▶ _WORK INSTRUCTIONS_
Reproduce exactly the lines of the material beneath, from the line that contains "const deskMat = new THREE.Group();" to the line that contains "if empty is", both included, and no other lines.
----- STORED ROWS
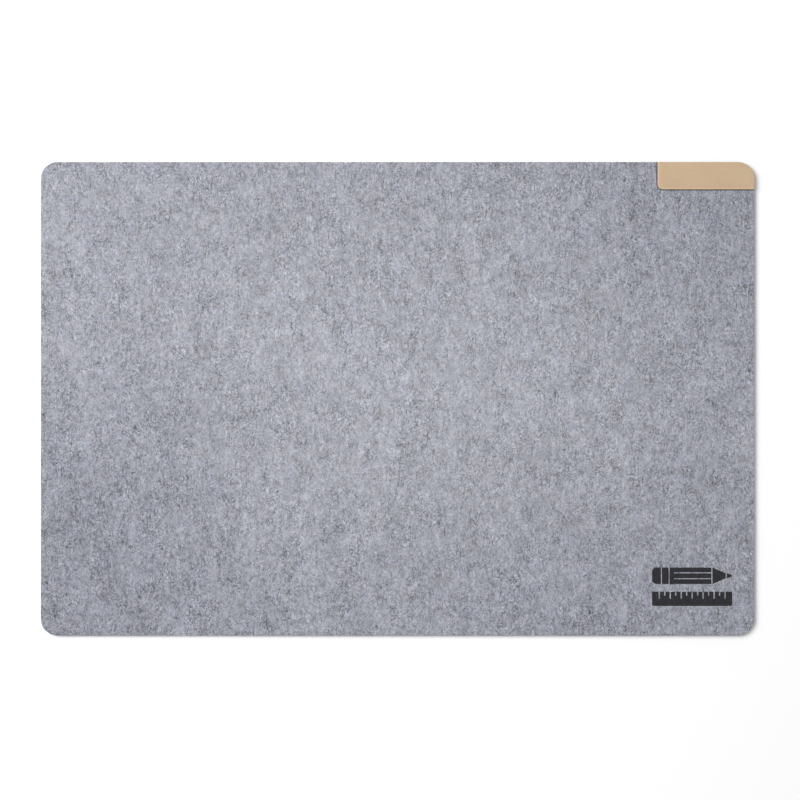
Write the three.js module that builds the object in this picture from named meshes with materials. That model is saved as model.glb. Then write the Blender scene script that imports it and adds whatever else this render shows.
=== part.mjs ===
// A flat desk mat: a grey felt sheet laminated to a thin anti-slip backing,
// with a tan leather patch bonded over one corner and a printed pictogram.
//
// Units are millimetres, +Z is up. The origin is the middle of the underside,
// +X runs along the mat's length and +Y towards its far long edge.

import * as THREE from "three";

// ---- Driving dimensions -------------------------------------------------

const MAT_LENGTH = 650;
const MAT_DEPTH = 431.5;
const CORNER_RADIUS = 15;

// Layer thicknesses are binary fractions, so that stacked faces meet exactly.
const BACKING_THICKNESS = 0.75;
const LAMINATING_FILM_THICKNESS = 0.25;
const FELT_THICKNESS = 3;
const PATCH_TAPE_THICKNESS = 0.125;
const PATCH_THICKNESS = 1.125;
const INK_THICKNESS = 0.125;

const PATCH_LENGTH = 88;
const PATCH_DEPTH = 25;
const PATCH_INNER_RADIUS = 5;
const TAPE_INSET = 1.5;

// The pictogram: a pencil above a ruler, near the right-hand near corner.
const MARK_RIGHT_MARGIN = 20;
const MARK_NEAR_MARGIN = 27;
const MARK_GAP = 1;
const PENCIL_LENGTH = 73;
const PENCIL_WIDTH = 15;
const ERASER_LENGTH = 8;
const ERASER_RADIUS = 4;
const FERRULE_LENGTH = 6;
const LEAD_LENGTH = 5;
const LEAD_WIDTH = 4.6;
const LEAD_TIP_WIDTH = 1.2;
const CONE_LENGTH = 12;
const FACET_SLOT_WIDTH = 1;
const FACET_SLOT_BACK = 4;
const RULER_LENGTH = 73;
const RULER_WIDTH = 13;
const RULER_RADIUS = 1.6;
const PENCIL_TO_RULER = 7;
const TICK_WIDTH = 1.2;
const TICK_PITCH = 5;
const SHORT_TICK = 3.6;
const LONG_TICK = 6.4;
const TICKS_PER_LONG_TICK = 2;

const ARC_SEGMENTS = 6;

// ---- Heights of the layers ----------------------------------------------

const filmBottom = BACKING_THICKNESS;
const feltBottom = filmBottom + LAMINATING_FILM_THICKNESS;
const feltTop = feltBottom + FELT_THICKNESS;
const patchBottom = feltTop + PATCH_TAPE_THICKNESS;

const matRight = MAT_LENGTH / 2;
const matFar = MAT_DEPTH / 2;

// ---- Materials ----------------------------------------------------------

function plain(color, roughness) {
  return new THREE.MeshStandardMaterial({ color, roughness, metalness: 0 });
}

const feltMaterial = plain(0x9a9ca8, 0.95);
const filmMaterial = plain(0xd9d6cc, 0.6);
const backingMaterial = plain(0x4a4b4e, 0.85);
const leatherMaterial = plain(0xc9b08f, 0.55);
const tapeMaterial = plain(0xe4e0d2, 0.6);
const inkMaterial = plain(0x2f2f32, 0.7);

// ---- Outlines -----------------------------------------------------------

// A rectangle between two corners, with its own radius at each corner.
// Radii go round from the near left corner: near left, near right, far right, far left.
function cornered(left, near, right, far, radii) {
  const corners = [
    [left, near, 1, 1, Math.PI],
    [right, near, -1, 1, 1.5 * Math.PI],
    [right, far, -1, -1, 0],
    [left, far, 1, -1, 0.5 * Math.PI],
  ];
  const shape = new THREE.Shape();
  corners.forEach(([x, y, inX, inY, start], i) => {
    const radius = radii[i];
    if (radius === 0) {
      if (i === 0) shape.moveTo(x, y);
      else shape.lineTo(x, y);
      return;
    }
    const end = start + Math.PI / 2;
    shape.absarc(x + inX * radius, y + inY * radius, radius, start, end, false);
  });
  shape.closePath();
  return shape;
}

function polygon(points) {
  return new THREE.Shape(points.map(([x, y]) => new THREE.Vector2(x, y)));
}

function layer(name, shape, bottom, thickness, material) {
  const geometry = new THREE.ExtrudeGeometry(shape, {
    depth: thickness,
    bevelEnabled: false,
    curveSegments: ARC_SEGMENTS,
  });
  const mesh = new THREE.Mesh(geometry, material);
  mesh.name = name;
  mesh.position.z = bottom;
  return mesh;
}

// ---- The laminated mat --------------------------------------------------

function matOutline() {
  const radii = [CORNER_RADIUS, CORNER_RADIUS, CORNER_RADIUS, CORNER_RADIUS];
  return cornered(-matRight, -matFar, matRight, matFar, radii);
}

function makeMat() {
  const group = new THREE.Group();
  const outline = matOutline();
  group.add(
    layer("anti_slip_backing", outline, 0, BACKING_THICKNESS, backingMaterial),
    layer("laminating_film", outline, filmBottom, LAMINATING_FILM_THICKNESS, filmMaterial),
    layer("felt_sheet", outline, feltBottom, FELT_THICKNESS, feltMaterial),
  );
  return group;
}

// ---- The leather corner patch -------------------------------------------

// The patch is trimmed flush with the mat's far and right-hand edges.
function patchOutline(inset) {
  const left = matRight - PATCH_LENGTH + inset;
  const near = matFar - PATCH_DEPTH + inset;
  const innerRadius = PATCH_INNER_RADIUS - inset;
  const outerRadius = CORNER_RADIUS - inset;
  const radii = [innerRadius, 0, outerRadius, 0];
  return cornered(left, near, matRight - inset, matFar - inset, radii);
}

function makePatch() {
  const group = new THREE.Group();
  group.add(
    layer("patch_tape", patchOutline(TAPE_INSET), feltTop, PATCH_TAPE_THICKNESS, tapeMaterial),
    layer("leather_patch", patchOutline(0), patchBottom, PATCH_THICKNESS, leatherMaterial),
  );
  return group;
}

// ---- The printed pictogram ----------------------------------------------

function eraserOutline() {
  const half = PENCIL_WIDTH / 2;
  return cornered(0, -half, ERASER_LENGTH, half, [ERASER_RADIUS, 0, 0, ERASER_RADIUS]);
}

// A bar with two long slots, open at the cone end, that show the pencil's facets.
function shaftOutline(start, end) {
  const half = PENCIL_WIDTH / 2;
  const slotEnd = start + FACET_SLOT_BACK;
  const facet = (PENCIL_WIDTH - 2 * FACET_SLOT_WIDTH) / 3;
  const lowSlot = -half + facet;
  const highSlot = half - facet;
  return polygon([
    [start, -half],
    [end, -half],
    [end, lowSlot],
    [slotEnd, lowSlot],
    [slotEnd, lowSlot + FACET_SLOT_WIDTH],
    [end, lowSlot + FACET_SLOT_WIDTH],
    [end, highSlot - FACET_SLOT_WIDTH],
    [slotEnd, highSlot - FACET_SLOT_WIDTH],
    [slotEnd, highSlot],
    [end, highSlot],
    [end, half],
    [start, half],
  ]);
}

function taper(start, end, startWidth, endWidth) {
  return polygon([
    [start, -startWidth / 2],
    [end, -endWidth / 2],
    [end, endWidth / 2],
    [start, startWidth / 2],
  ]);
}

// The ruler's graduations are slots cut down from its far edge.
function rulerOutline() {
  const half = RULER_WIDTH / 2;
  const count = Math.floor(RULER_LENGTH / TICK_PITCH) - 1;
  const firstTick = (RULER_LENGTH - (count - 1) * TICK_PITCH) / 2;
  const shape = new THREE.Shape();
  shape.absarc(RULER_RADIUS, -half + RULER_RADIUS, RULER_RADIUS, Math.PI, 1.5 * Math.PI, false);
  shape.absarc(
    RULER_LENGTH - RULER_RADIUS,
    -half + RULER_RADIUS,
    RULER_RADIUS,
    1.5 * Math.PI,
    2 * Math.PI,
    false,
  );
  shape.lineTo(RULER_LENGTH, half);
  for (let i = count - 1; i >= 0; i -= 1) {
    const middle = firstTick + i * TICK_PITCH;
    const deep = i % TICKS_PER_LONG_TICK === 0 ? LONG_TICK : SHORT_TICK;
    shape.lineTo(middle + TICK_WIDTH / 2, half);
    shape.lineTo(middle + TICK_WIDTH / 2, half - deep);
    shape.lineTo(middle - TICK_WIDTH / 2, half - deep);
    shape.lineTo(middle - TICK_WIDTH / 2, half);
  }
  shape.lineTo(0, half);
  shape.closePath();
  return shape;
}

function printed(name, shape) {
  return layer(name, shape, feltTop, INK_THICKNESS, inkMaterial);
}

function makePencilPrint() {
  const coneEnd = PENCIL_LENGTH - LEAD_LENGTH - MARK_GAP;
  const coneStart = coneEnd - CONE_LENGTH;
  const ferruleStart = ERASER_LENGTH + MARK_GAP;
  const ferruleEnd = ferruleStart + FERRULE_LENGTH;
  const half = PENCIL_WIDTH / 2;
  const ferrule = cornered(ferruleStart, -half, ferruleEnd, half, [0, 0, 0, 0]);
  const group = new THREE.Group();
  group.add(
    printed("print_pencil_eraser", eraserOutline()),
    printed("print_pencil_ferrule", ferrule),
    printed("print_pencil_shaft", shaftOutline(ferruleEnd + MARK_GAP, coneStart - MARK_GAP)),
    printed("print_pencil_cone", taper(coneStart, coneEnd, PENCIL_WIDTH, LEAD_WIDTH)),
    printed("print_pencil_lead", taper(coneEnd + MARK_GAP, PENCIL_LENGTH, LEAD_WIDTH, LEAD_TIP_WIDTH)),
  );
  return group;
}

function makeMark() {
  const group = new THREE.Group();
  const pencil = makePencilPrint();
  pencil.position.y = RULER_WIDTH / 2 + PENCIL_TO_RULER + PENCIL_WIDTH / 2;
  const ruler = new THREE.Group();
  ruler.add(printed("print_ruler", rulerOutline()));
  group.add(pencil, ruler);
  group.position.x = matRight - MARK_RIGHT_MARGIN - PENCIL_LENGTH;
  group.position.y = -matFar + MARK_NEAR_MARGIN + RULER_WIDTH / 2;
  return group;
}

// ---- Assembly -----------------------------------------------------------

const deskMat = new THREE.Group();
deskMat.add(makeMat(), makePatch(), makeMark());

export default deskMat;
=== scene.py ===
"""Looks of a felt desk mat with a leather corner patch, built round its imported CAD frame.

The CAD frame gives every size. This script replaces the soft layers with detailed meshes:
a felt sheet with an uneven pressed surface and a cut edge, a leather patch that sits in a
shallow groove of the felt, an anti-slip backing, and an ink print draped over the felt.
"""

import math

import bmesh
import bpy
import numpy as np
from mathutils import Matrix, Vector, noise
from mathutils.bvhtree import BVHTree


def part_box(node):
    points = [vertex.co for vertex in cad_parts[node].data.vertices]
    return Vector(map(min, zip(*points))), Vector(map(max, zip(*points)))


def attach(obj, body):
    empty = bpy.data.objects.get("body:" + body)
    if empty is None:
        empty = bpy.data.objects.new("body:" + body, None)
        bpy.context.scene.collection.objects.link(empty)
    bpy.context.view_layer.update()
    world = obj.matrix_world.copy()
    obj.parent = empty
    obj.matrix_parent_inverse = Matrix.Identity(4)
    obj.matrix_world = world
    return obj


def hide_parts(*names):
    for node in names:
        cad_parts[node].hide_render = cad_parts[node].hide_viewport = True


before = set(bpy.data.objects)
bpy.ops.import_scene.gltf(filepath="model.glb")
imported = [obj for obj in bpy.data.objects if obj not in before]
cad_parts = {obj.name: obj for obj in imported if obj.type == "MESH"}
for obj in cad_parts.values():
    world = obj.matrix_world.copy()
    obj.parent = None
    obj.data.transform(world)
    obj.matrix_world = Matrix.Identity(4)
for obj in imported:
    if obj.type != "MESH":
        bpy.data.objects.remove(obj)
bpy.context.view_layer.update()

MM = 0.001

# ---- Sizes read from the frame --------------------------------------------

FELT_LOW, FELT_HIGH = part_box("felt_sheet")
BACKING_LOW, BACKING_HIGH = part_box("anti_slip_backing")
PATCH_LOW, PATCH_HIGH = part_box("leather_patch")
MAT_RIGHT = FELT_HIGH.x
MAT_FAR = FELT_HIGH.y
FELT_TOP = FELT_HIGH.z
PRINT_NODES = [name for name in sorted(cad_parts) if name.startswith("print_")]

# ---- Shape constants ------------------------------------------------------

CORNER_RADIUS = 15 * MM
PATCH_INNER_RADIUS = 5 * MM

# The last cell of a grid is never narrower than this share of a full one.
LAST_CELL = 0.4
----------
----- STORED ROWS
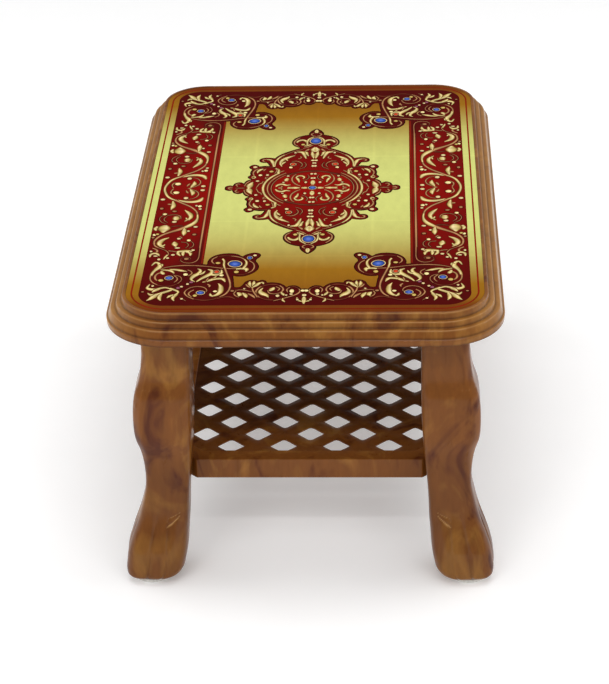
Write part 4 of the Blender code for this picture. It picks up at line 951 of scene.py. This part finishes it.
----------
----- STORED ROWS
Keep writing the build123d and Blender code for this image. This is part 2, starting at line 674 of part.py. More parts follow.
----------
▶ _RESPONSE BELOW_
const deskMat = new THREE.Group();
deskMat.add(makeMat(), makePatch(), makeMark());

export default deskMat;
=== scene.py ===
"""Looks of a felt desk mat with a leather corner patch, built round its imported CAD frame.

The CAD frame gives every size. This script replaces the soft layers with detailed meshes:
a felt sheet with an uneven pressed surface and a cut edge, a leather patch that sits in a
shallow groove of the felt, an anti-slip backing, and an ink print draped over the felt.
"""

import math

import bmesh
import bpy
import numpy as np
from mathutils import Matrix, Vector, noise
from mathutils.bvhtree import BVHTree


def part_box(node):
    points = [vertex.co for vertex in cad_parts[node].data.vertices]
    return Vector(map(min, zip(*points))), Vector(map(max, zip(*points)))


def attach(obj, body):
    empty = bpy.data.objects.get("body:" + body)
    if empty is None:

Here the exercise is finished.